İsmet Ay. Süper Baba ve Tatlı Kaçıklar‘da hayranlıkla izlediğim, başka da hiçbir yerde izleyemediğim oyuncunun yaşamı tam tipik sanatçı yaşamıymış meğer. Tarlabaşı’ndaki Şato’sunda otuz beş yılı devirmiş Ay, Madam’dan kiraladığı odayı sanatıyla tıka basa doldurmuş da yine yer bulmuş yaşamına. Ailesi okumasını istiyor, İstanbul Lisesi’ne gönderiyorlar. Ay okula gitmiyor, Dram Tiyatrosu civarında takılıyor. Ankara Konservatuvarı’nın sınavına girdiği zaman on altı yaşında, Sadri Alışık ve Mücap Ofluoğlu da sınayacaklar kendilerini o gün. Romeo ve Juliet‘e çalışan Ay sırası gelince oynamaya başlıyor, kısa süre sonra kahkahalar yükseliyor çünkü Juliet’i oynuyor Ay, üstelik maharetle.
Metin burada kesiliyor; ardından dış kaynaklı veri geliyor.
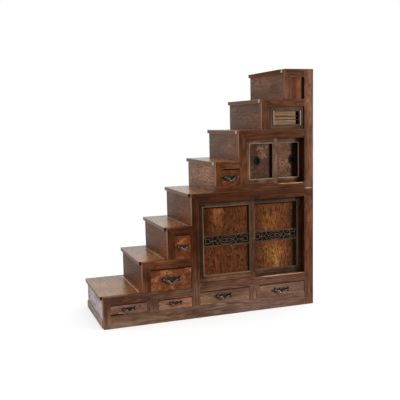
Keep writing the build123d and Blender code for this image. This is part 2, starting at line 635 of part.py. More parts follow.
def window_door():
    """The lift-out door of step 7: a barred window with a sliding shutter behind it."""
    x0, x1 = UPPER[2].face + UPPER[2].post + 1, POST_INSIDE - 1
    z0, z1 = UPPER[1].top + DOOR_FOOT_GAP, WINDOW_HEAD - DOOR_HEAD_GAP
    left, right, low, high = WINDOW
    sides = (left - x0, x1 - right, low - z0, z1 - high)
    pieces = door_frame(x0, x1, z0, z1, WINDOW_FACE, LIFT_DOOR, sides, WINDOW_BEVEL)
    pieces += tongues(x0, x1, z0, z1, WINDOW_FACE + LIFT_TONGUE_SIDE, LIFT_TONGUE, LIFT_TONGUE_UP)
    bar_face = WINDOW_FACE + BAR_SET
    half = WINDOW_BAR / 2
    for height in WINDOW_BARS:
        span = (height - half, height + half)
        pieces.append(board(left, right, bar_face, bar_face + LIFT_TONGUE, *span, THIN_ARRIS))
    back = WINDOW_FACE + LIFT_DOOR
    keep = back + SHUTTER_THICK + 2 * SHUTTER_PLAY
    x2, x3, z2, z3 = SHUTTER
    for inside, away in ((z2 - SHUTTER_PLAY, -1), (z3 + SHUTTER_PLAY, 1)):
        outside = inside + away * SHUTTER_BATTEN
        batten = sorted((inside, outside))
        keeper = sorted((inside - away * SHUTTER_LIP, outside))
        pieces.append(board(x0, x1, back, keep, *batten, 0))
        pieces.append(board(x0, x1, keep, keep + KEEPER, *keeper, 0))
    shutter = board(x2, x3, back + SHUTTER_PLAY, keep - SHUTTER_PLAY, z2, z3, THIN_ARRIS)
    return {"window_door_frame": pieces, "window_shutter": [shutter]}


def top_door():
    """The plain lift-out door of step 8."""
    x0, x1 = UPPER[3].face + UPPER[3].post + 1, POST_INSIDE - 1
    z0, z1 = UPPER[2].top + DOOR_FOOT_GAP, TOP_HEAD - DOOR_HEAD_GAP
    pieces = [board(x0, x1, TOP_FACE, TOP_FACE + LIFT_DOOR, z0, z1)]
    pieces += tongues(x0, x1, z0, z1, TOP_FACE + LIFT_TONGUE_SIDE, LIFT_TONGUE, LIFT_TONGUE_UP)
    return {"top_door": pieces}


def doors():
    nodes = {}
    left, right = pair(LARGE_LEFT, POST_INSIDE, LARGE_OVERLAP)
    nodes.update(large_door("left_door", *left, FRONT_TRACK))
    nodes.update(large_door("right_door", *right, REAR_TRACK))
    left, right = pair(SMALL_LEFT, POST_INSIDE, SMALL_OVERLAP)
    nodes.update(small_door("small_left_door", *left, DOOR_STILE, FRONT_TRACK, CUP_XS[0]))
    nodes.update(small_door("small_right_door", *right, SMALL_END_STILE, REAR_TRACK, CUP_XS[1]))
    nodes.update(window_door())
    nodes.update(top_door())
    return nodes


# ================================================================ the whole chest
def chest():
    nodes = {}
    for chest_part in (lower_treads, lower_frame, lower_carcass):
        nodes.update(chest_part())
    for chest_part in (upper_treads, upper_frame, upper_carcass, drawers, doors):
        nodes.update(chest_part())
    return nodes


def export(nodes):
    """Move the chest to its origin and write one STEP file for each node."""
    os.makedirs("parts", exist_ok=True)
    to_origin = Pos(-ORIGIN_X, -ORIGIN_Y, 0)
    for name, solids in nodes.items():
        placed = [piece for solid in solids for piece in (to_origin * solid).solids()]
        export_step(Compound(children=placed), f"parts/{name}.step")
    print(len(nodes), "nodes; origin at", ORIGIN_X, ORIGIN_Y)


export(chest())
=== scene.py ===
# %% [markdown]
# # A step chest (kaidan-dansu)
# A step chest is a chest of drawers and cupboards in the shape of a stair. This lesson takes its
# carcass, doors and drawers as they were drawn in CAD, gives each board the wood and finish that it
# has, forges the iron handles, and sets the chest on a sheet of pale paper in a quiet studio.

# %% Load the chest
from math import cos, pi, radians, sin

import bmesh
import bpy
from mathutils import Matrix, Vector


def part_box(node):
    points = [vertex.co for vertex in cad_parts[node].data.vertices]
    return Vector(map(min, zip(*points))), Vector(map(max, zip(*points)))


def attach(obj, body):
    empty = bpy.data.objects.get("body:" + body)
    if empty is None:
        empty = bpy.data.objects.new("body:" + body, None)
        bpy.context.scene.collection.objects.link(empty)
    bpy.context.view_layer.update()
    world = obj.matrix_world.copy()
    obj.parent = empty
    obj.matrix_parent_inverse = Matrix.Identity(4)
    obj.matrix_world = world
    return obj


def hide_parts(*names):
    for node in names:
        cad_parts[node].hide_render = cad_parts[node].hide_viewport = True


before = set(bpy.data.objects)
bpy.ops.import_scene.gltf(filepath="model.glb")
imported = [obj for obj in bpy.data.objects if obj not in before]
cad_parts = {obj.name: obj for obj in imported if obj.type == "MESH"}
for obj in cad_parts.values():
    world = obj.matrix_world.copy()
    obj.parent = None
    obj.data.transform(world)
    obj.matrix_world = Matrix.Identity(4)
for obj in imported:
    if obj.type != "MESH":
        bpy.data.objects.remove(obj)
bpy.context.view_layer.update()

# %% [markdown]
# ## Places and colours
# The chest was drawn in millimetres from the foot of its lowest step. Two small functions turn
# those millimetres to metres of the scene, and colours as they are picked on a screen (sRGB hex) to
# the linear values that the shaders add and multiply.

# %% Places and colours
DRAWING_X, DRAWING_Y = 817.5, 304.14   # the chest's middle on the drawing, in millimetres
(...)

Gülen jüri üyelerinden biri yerinden fırlayıp Ay’ı öpüyor, tiyatronun çağ atlamasını sağlayan Carl Ebert. Sabahattin Ali, Orhan Burian gibi isimler de var jüride, kısa süre sonra Ay’a sınavı kazandığını bildiriyorlar. Sevinçle gidiyor okumaya da Ankara yaramıyor, İstanbul’a döndüğü zaman Muhsin Ertuğrul’u buluyor ve hemen ertesi gün provalara katılmaya başlıyor. Yine terslik, askere alınır ve Samsun’a yollanır. Ertuğrul’un mektubu gelir ardından, hocası “hercai tabiatından ötürü” Ay’ı iğneler, muvaffakiyetler diler. Yolları ayrılmamıştır bir süre sonra Şehir Tiyatrosu’nda bir araya gelirler ve Ay’ın gösterisi başlar. Güner Sümer bir karakterini başarıyla canlandırdığı için teşekkür eder Ay’a, yine de heyecandan kurtuluş yoktur. Kimse sorsa iyi bir oyuncu olduğunu gönülden söyleyecekken çok korkar Ay, bir gece sahneye çıkmadan kısa süre önce Haydarpaşa’ya bakar, trenlerden birine doğru yürümeye başlayacakken omzunu bir el tutar. Muhsin Ertuğrul. “Doğru sahneye, kaçamazsın,” der Ertuğrul, güç verir. Sahnede elli yıl sonra, ellinci yıl töreninde beş bin yıllık öğretmenine teşekkür eder Ay, elindeki çiçeği yere bırakır ve diz çöküp sahneyi öper. Salondakilerin gözlerinden yaşlar süzülür, İsmet Ay biraz daha yaşlanır, 2000’lerin başında hayata veda eder.
Daha pek çok sanatçı var da bazılarına dair hemen hiçbir şey yok, mesela Gülten Akın’ın bölümü hayal kırıklığı, Onat Kutlar’ınki de. Fena olmayan portrelerin hatırına okunur bu kitap, Ruhi Su için mesela.